Глядя ей в глаза, он ясно видел все то, от чего ей пришлось бы отказаться: кувшины и шкатулки, в которых лежали ее амулеты, порошки и шкуры животных. Они представлялись ей равными городу, более того, крепости ее сил, но как только он был готов сказать ей, что все это будет у нее в другом месте, она спросила: «Насколько дороги будут тебе дети?»
«У нас их должно быть много».
«Тогда ты не захочешь бежать со мной», — сказала она. В ее глазах не было слез, а в ее голосе грусти, когда она рассказывала свою историю. Однако закончив ее, она принялась плакать. Ребенок Усермаатра находился в ее чреве, сказала она. И она потеряла этого ребенка, своего первого ребенка, в ночь, когда Усермаатра отрезал ее палец.
«Я не верю этому», — сказал он.
«Это правда. Я потеряла ребенка и утратила в себе то, что рождает детей. — Ее голос был тверд, как корни самого могучего дерева в Садах Уединенных. — Такова, — сказала она, — истинная причина моей полноты».

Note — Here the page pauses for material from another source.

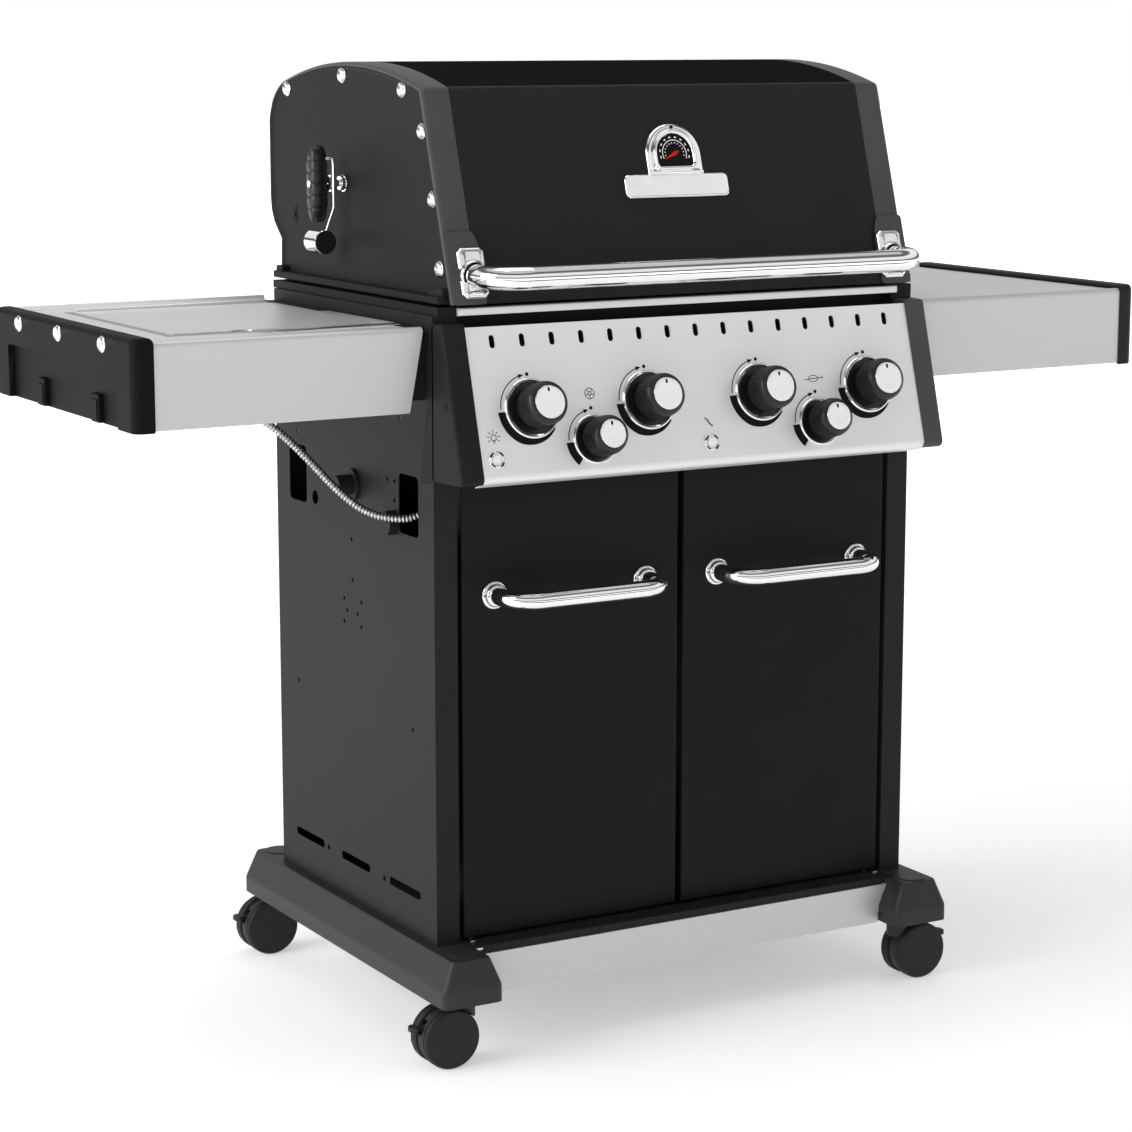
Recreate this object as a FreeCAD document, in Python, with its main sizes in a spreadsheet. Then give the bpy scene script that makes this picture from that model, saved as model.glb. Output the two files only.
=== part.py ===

Он слушал ее с болью, и мысли проносились в его голове, подобно лошадям без всадников.
Она поднялась с постели и зажгла плошку с благовониями. С каждым вдохом воскурения росла его уверенность в том, что с каждым новым ароматом, проникшим в его горло, его жизнь становится короче и приход его самого несчастливого часа приближается с каждым выдохом. Его последнее семя умрет внутри ее чрева.